今、この二人の母親は既にこの世にはいない。3人の子供たち(二人の女の子と一人の男の子)は立派に成長し健在だ。玉木さんは、澤田氏の足跡を辿りながら、当時子供であり、今は立派な大人に成長したこの3人の方を訪れ対談するが、彼らとの対談で、澤田さんの人間的はやさしい側面が窺われる:
彼らは、澤田さんがカメラを構えているのを見た時、敵だと思い、持っているのは鉄砲で殺されると思った、そして岸にたどりついた時は、これで自分たちの命は最後だと思った。しかし澤田さんはやさしく手を差し伸べてくれ、もう心配は要らないよと言ってくれた時、救われた気持がした、と語っている。今、彼らが母親との思い出として残っているのは、誰かからもらったのであろう、この澤田さんが撮影した写真だけだという。
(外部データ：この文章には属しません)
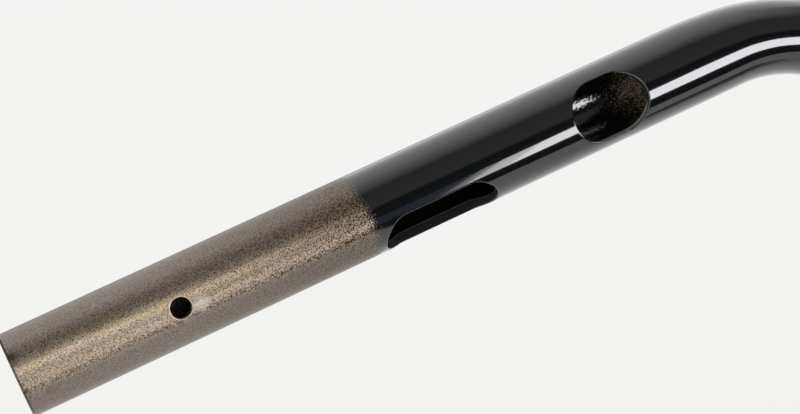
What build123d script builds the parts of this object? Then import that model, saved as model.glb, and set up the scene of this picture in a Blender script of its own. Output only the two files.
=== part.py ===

以後大切に保管しているという。澤田さんには感謝の気持ちで一杯だと語っていた。
番組には登場しなかったが、もうひとつのフィン・コン・ウト(Huynh Cong Ut
)さんが撮影した写真『戦争の恐怖』に写っている少女も今、立派な大人に成長しているということであった。真実を報道し世界に発信するために、命を賭けて活動していた澤田さんの素晴らしい生き方に感動させられた番組であった。